Friday, May 31, 2024

Moscow Patriarchate’s Stress on Russian Martyrdom Protecting Kremlin Against Questions about Combat Losses, Klimenko Says

 Paul Goble

            Staunton, May 27 – Patriarch Kirill and the Russian Orthodox Church not only support the Kremlin in its aggressive war but by their stress on the role of martyrdom in Russian history play an essential role in defending Vladimir Putin and the Russian political elite from troubling questions about the scale of losses war involves. Yekatrina Klimenko says.

            The Russian and Polish-trained specialist on Russian culture argues that this role of the church helps to explain both why the Kremlin relies on the Moscow Patriarchate and why Russia’s political leaders so often talk about martyrdom (ridl.io/ru/voenno-patrioticheskoe-muchenichestvo-rpts-i-pamyat-o-velikoj-otechestvennoj-vojne/).

            This special role of the ROC MP emerged from a somewhat unexpected source: the church’s focus in the 1990s on the memory of Soviet repressions, a focus it shared with Memorial. But Klimenko says, the ROC’s “interpretation of the repressions was strikingly different than Memorial’s.”

            Initially, the Moscow Patriarchate paid primary attention to clergy and lay people who suffered for their faith; but over time, the church and Patriarch Kirill in particular expanded the category of martyrdom to include all those who had suffered for the country in war and peace and thus set the stage for the revival of Russia as a great state.

            “While martyrdom is essentially a religious concept, it was secularized in the 20th century” in many places. As a result, many came to believe that “very much like religions, nations too have their martyrs,” Klimenko continues. And that is extremely useful for political elites.
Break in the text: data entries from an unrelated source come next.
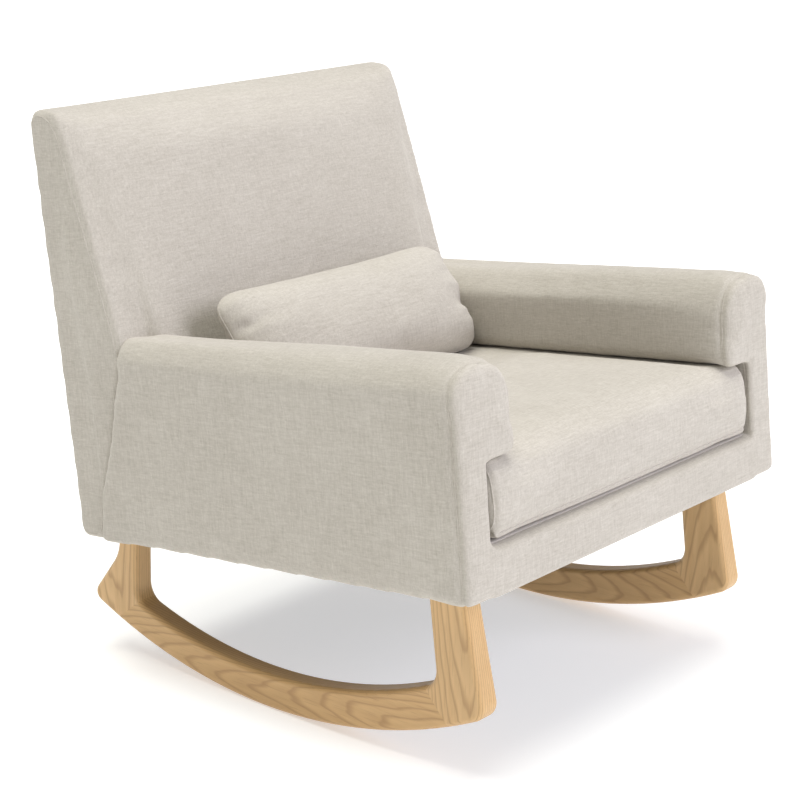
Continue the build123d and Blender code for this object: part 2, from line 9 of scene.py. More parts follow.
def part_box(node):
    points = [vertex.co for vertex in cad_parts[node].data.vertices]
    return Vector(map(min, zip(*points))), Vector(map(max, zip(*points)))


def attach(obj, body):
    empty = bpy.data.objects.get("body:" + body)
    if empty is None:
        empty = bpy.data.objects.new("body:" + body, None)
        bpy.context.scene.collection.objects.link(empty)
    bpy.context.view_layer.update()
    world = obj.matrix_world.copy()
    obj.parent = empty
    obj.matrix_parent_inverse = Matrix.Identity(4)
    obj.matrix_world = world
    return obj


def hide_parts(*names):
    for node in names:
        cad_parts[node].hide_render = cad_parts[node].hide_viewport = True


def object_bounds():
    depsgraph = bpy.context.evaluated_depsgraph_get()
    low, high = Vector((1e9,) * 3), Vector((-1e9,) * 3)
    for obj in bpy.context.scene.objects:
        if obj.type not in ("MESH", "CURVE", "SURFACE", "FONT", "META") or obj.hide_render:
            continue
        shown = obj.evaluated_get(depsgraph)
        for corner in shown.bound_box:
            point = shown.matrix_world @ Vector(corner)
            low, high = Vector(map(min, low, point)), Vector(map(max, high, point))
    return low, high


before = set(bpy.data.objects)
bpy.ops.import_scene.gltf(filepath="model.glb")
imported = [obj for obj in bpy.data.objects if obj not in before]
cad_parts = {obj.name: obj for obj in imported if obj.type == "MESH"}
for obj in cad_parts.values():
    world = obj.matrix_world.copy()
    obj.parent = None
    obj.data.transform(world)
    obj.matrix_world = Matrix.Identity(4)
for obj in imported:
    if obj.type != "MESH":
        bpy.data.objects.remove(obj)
cad_low, cad_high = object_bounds()
scene = bpy.context.scene

# Metres, front faces -Y. The seat box is tipped back, so upholstery is placed in body axes:
# u runs rearward along the base, v rises square to it, X is shared.
TIP = math.radians(6.0)
BORDER_LOW, BORDER_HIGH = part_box("front_border")
BASE_Y = BORDER_LOW.y
BASE_Z = BORDER_LOW.z + 0.0096 * math.sin(TIP)
HALF_WIDTH = cad_high.x


COS_TIP, SIN_TIP = math.cos(TIP), math.sin(TIP)


def to_world(x, u, v):
    """A point in world axes from body axes."""
    y = BASE_Y + u * COS_TIP + v * SIN_TIP
    z = BASE_Z - u * SIN_TIP + v * COS_TIP
    return Vector((x, y, z))


def to_body(p):
    """X, u and v of a world point."""
    y = p.y - BASE_Y
    z = p.z - BASE_Z
    return p.x, y * COS_TIP - z * SIN_TIP, y * SIN_TIP + z * COS_TIP


U_AXIS = to_world(0, 1, 0) - to_world(0, 0, 0)
V_AXIS = to_world(0, 0, 1) - to_world(0, 0, 0)


# ---------------------------------------------------------------- mesh helpers


def add_object(name, mesh, body):
    """Links a mesh or curve and rides it on its body."""
    obj = bpy.data.objects.new(name, mesh)
    scene.collection.objects.link(obj)
    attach(obj, body)
    return obj


def take(obj, mesh):
    """Gives an object a new mesh and drops the old one."""
    old = obj.data
    obj.data = mesh
    bpy.data.meshes.remove(old)


def settle(obj):
    """Applies every modifier on an object."""
    graph = bpy.context.evaluated_depsgraph_get()
    mesh = bpy.data.meshes.new_from_object(obj.evaluated_get(graph))
    obj.modifiers.clear()
    take(obj, mesh)


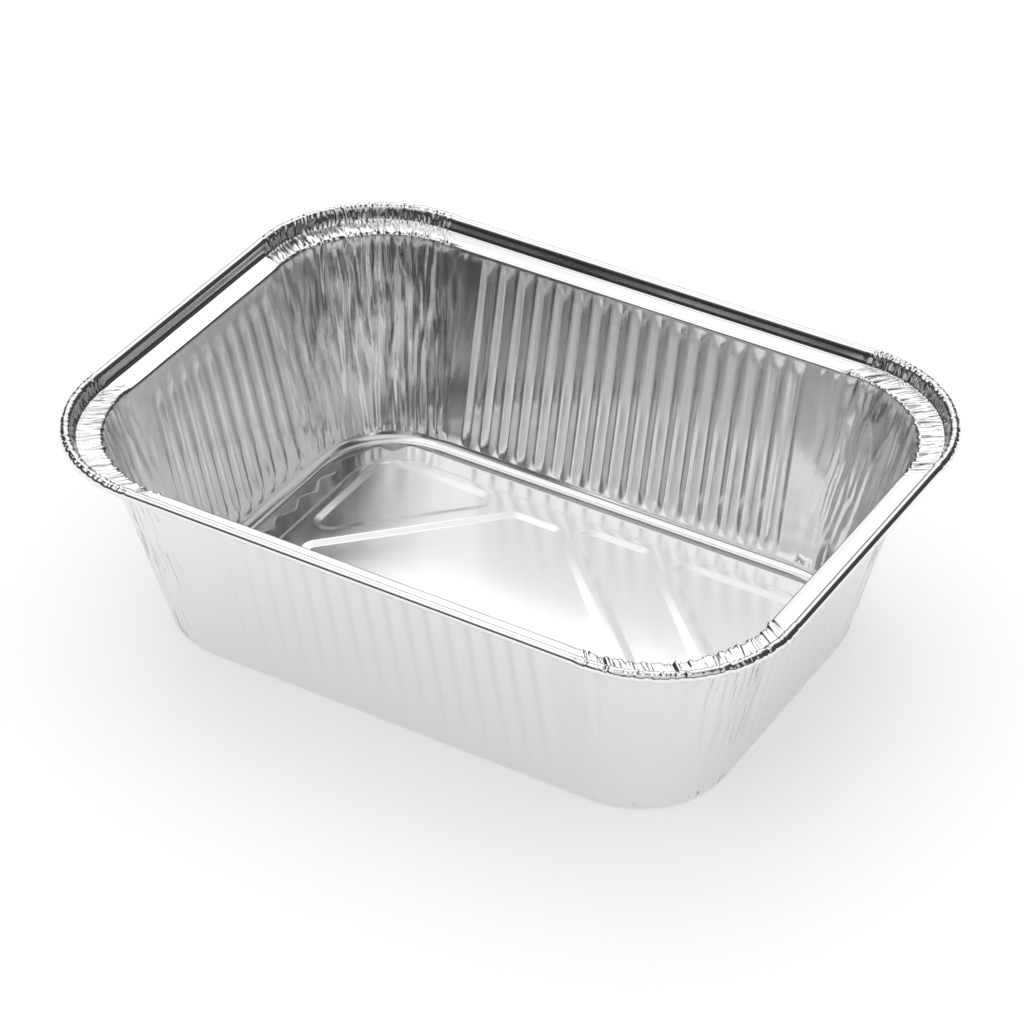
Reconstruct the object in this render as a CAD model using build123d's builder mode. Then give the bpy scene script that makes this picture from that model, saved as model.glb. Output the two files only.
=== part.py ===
"""Aluminium foil food tray, pressed from one sheet.

Everything is one piece of foil: an embossed floor, drafted walls with pressed
ribs, a flat ledge that a lid sits on, and a steep upstand that ends in an open bead.
Millimetres. The origin is the centre of the footprint, on the surface that the
tray stands on. X runs along the length and Z is up.
"""
import os
from math import asin, atan, atan2, cos, degrees, hypot, sin, sqrt, tan

from build123d import *

# Overall size, over the bead
length = 220.0
width = 163.5
height = 66.6
foil = 0.15

# Rim, from the outermost edge inwards: open bead, steep upstand, ledge at its foot
rim_radius = 40.0           # plan radius of the outermost edge
bead_radius = 1.45
bead_sweep = 265.0          # degrees of a circle that the bead is rolled through
upstand_width = 3.9         # outermost edge to the foot of the upstand
upstand_height = 4.2        # ledge to the top of the bead
foot_radius = 0.6           # bend from the ledge into the upstand
foot_flat = 0.8
ledge_on_short = 6.0        # ledge width along the short sides
ledge_on_long = 5.6
ledge_radius = 34.0         # plan radius of the ledge's inner edge

# Walls and floor
floor_inset_x = 24.0        # outermost edge to the foot of the wall, at the short sides
floor_inset_y = 23.0        # the same at the long sides
floor_radius = 26.0         # plan radius of the foot of the wall
bottom_radius = 3.0

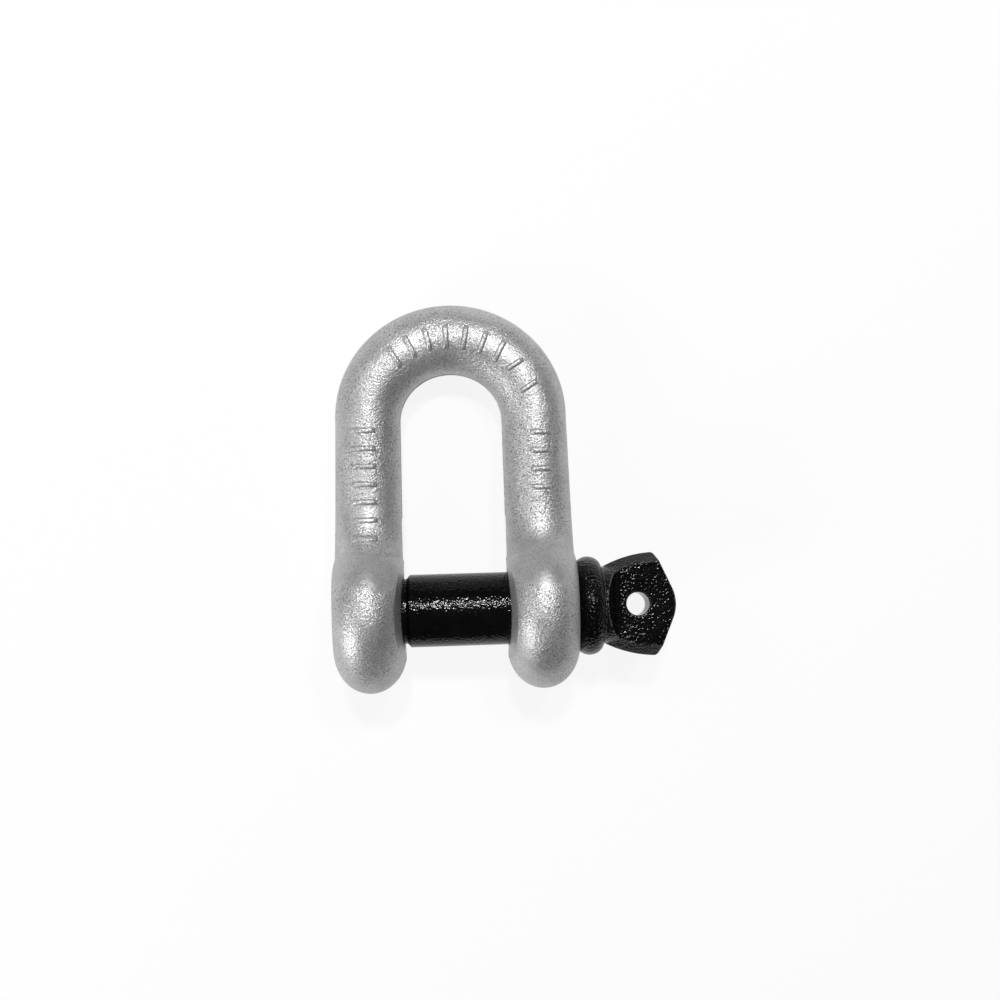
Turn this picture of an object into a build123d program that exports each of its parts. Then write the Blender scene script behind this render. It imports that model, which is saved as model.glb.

            Such an expansion of martyrdom is extremely powerful tool because “it converts defedat into victory and trauma intro triumph and renders stories of national disasters and catastrophes into ones of deliverance and empowerment … [with even the worst losses becoming] something to be respected if not admired and invested with sense.”

            In Russia’s case, “the 1917 revolution and the 1945 victory are tied together, with the revolution standing for since, the war, the atonement for this since, and victory manifesting the glory of salvation.” Such a tale, she says, “requires martyrs which is precisely who those who die in war are, according to this interpretation.”

            Klimenko continues: “The differences between religious martyrdom and death in war are numerous … but Patriarch Kirill plays down these differences in his sermons by portraying those who died in the Great Patriotic War quite literally as martyrs, albeit martyrs of patriotism rather than of Orthodox Christianity,” something the church leader has extended to the war in Ukraine.

            “In his sermons, the cultural specialist says, “Patriarch Kirill does not gloss over the suffering” in war. Instead, “he emphasizes it, almost voluptuously because the suffering pays. To martyrs, suffering bring salvation; to soldiers, it brings victory. Hence, the more suffering, the grander the triumph.”

            By making any deaths and losses in war a question of martyrdom, Klimenko concludes, the ROC MP protects the Kremlin from unwelcome questions about how much a conflict is costing because its approach “resolves the contradiction between trauma and triumph by transforming the former into the latter.”